Two days ago an Alabama politician made news with a threat to expose "family values" politicians who are "hypocrites".
On the 23rd of January, a district judge struck down Alabama's ban on same-sex marriage. In the wake of that a number of conservative Alabama politicians began speaking against judicial activism, for family values, and against same-sex marriages.
Enter Democratic Representative Patricia Todd. She is the only openly homosexual member of Alabama's legislature. And she is fed up. Over the weekend she threatened to "out" family values conservatives she sees as hypocrites. Writing via Facebook, she said, "I will not stand by and allow legislators to talk about 'family values' when they have affairs, and I know of many who are and have."
Other comments by Todd include:
- "I'm sick of the hypocrisy. If you start disparaging my community, and I know that you are not exactly the family values person that you put yourself out to be, well, then, beware."
- "If certain people come out and start espousing this rhetoric about family values, then I will say, 'Let's talk about family values, because here's what I heard'."
- "One thing I'm pretty consistent on is I do not like hypocrites. If you can explain your position and you hold yourself to the same standard you want to hold me to, then fine. But you cannot go out there and smear my community by condemning us and somehow making us feel less than, and expect me to be quiet."
Same-sex marriage supporters are "high-five-ing" Todd's denunciation for hypocrisy and bold stand for the cause. But here's what I think.
- For many politicians "family values" is not a conviction, but a mere point of political expediency.

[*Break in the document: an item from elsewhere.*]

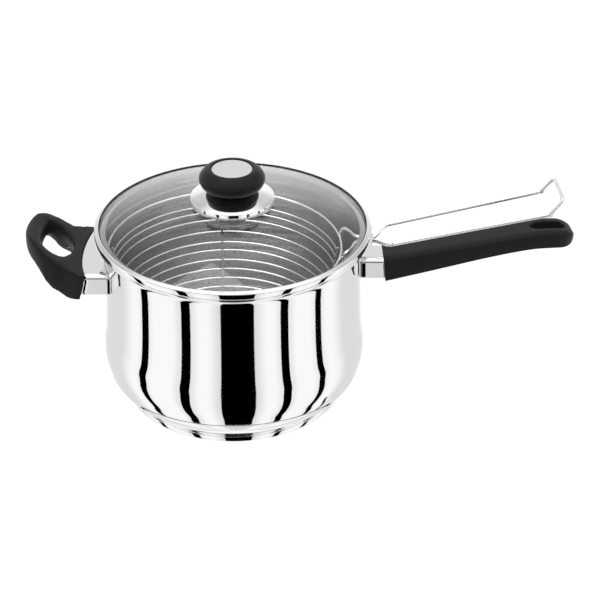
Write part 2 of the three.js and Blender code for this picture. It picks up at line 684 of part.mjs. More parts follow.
// One bent wire makes the handle: it rises outside the basket's rim, closes up to pass the pan's notch,
// opens into two arms over the long handle, and turns up at its end.
function basketHandleCurve() {
  const h = basketHandle;
  const rimX = basket.shift + Math.sqrt(basket.rimRadius ** 2 - h.rootHalf ** 2);
  const outX = rimX + basket.rimWire + basket.handleWire + gap;
  const notchX = pan.neckRadius + 0.6;
  const pass = pan.height - 10.2;
  const armX = notchX + 20.4;
  const armZ = pass + 4.4;
  const bendX = h.endX - 8.4;
  const armAt = (x) => armZ + (x - armX) * h.rise;
  const side = [
    [outX, h.rootHalf, basketRim - 3], [outX + 0.1, h.rootHalf, basketRim + 1.6],
    [outX + 2.2, h.rootHalf - 0.6, basketRim + 4], [outX + 6, h.rootHalf - 5.6, pass - 0.9],
    [notchX - 6, h.pinchHalf + 3, pass - 0.3], [notchX - 1, h.pinchHalf, pass],
    [notchX + 7.6, h.pinchHalf, pass + 0.5], [notchX + 12, h.pinchHalf + 4, pass + 1.6],
    [armX - 4, h.armHalf - 3, armZ - 1.2], [armX, h.armHalf, armZ], [armX + 6, h.armHalf + 0.1, armAt(armX + 6)],
    [(armX + bendX) / 2, (h.armHalf + h.endHalf) / 2, armAt((armX + bendX) / 2)],
    [bendX - 3, h.endHalf, armAt(bendX - 3)], [bendX, h.endHalf, armAt(bendX) + 0.5],
    [h.endX - 1.4, h.endHalf - 0.4, armAt(bendX) + 9.6], [h.endX - 0.2, h.endHalf - 3, armAt(bendX) + 12],
    [h.endX, h.endHalf - 8, armAt(bendX) + 12.6],
  ];
  const near = side.map(([x, y, z]) => new THREE.Vector3(x, -y, z));
  const far = side.map(([x, y, z]) => new THREE.Vector3(x, y, z)).reverse();
  return new THREE.CatmullRomCurve3([...near, ...far], false, 'centripetal');
}
add('basket_handle', wire(basketHandleCurve(), basket.handleWire, 76), wireSteel());

export default object;
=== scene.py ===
import math

import bmesh
import bpy
from mathutils import Matrix, Vector


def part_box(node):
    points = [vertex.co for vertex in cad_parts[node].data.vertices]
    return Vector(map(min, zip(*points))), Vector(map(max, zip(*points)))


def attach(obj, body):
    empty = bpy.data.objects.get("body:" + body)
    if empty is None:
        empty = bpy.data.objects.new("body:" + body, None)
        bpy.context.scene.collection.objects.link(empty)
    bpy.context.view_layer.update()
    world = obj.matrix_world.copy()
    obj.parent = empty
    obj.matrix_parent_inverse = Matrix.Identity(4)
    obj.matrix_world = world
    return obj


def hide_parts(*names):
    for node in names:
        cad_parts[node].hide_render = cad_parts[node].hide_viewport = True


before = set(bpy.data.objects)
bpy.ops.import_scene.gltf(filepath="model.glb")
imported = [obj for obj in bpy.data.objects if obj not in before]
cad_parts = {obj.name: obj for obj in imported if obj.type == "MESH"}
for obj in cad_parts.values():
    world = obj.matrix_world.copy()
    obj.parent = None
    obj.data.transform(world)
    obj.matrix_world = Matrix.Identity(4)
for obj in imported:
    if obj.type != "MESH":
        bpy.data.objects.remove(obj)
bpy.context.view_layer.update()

MM = 0.001
TAU = 2 * math.pi
UP = Vector((0, 0, 1))
ORIGIN = Vector((0, 0, 0))
MERGE = 0.002  # vertices closer than this are one


# ------------------------------------------------------------------ sizes, read from the frame in mm
def corners(node):
    low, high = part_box(node)
    return low / MM, high / MM


_, pan_high = corners("pan_body")
_, cap_high = corners("base_cap")
band_low, band_high = corners("lid_rim_band")
glass_low, glass_high = corners("lid_glass")
skirt_low, skirt_high = corners("knob_skirt")
knob_low, knob_high = corners("knob_body")
disc_low, disc_high = corners("knob_top_disc")
ferrule_low, ferrule_high = corners("long_handle_ferrule")
_, grip_high = corners("long_handle_grip")
_, wide_high = corners("helper_handle_ferrule")
loop_low, _ = corners("helper_handle_grip")
rim_low, rim_high = corners("basket_rim_wire")
_, bail_high = corners("basket_handle")

RIM = pan_high.z
RIM_RADIUS = pan_high.y
NECK_RADIUS = RIM_RADIUS - 5.6
NECK = RIM - 7.5
BELLY_RADIUS = RIM_RADIUS - 0.3
BELLY = 39.0
PAN_FLOOR = cap_high.z + 0.3
WALL = 1.0


# ------------------------------------------------------------------ small tools for profiles and curves
def smooth_line(points, steps):
    """A curve through every point, with this many steps between neighbours."""
    line = []
    last = len(points) - 1
    for i in range(last):
        a, b = Vector(points[i]), Vector(points[i + 1])
        before = Vector(points[i - 1]) if i else a - (b - a)
        after = Vector(points[i + 2]) if i + 1 < last else b + (b - a)
        for k in range(steps):
            t = k / steps
            bend = 2 * before - 5 * a + 4 * b - after
            twist = 3 * a - before - 3 * b + after
            line.append(a + 0.5 * t * (b - before + t * (bend + t * twist)))
    line.append(Vector(points[-1]))
    return line


def rounded(points, closed=True, steps=6):
    """Corners given as (x, y, radius) turned into a line with each corner rounded to its radius."""
    line = []
    count = len(points)
    for i, (x, y, radius) in enumerate(points):
        corner = Vector((x, y))
        if radius == 0 or (not closed and i in (0, count - 1)):
            line.append(corner)
            continue
        back = Vector(points[i - 1][:2]) - corner
        ahead = Vector(points[(i + 1) % count][:2]) - corner
        half = back.angle(ahead) / 2
        reach = radius / math.tan(half)
        start = corner + back.normalized() * reach
        end = corner + ahead.normalized() * reach
        centre = corner + (back.normalized() + ahead.normalized()).normalized() * radius / math.sin(half)
        spoke, far = start - centre, end - centre
        turn = spoke.angle_signed(far)
        for k in range(steps + 1):
            line.append(centre + Matrix.Rotation(-turn * k / steps, 2) @ spoke)
    return line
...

- People who support family values should live family values. If sex outside of marriage (including homosexual sex) is wrong, then affairs are wrong (and hypocritical for those who say sex outside of marriage is wrong).
- Representative Todd may or may not believe that sex outside of marriage itself is wrong. If she has been having sex with her partner in Alabama, then she has been having sex outside of marriage -- because they are not married in that state. I doubt she believes she is doing anything wrong.
- Politicians who ran and were elected on "family values" should support and vote for "family values," even if their personal lives are not consistent with those values. I suppose I'd as soon have an inconsistent correct vote as a consistent incorrect one.
- Even the sincerest of Christians struggle to live up to the standards they profess (and Christians hold no copyright on hypocrisy).
Is Patricia Todd's threat a type of honest governance, or a form of bullying in order to get what she wants? Is this more of the political mudslinging we've come to expect, while annually decrying it? Most likely, it was an unchecked angry reaction. While initially claiming to know that family values representatives are having affairs, she later admits, "I don't have direct knowledge..." It is rather amusing and somewhat hypocritical that she assumes an air of a moral superiority in exposing someone's affair, while deriding others who have an air of moral superiority as hypocrites! And if she doesn't have direct knowledge of any affairs, does she simply intend to start shooting and see what she hits? Apparently she is not a proponent of "gun control"!
Atheism and gay rights promoter J. T. Eberhard admits he is torn over Alabama lawmaker who has vowed to expose the affairs of “family values” colleagues, making another good point -- "If you weren’t willing to expose someone’s extramarital affairs before, then maybe you shouldn’t do it to get a political leg up." Is Todd actually concerned about right and wrong, or just dipping into the old political tool bag? Such a tact, according to Eberhard, "makes us look like self-serving blackmailers." If it is wrong enough to expose, shouldn't it be exposed whether one can make political hay from it or not?
Dissimulation is a low way of living, and coercion is a lousy method of legislating.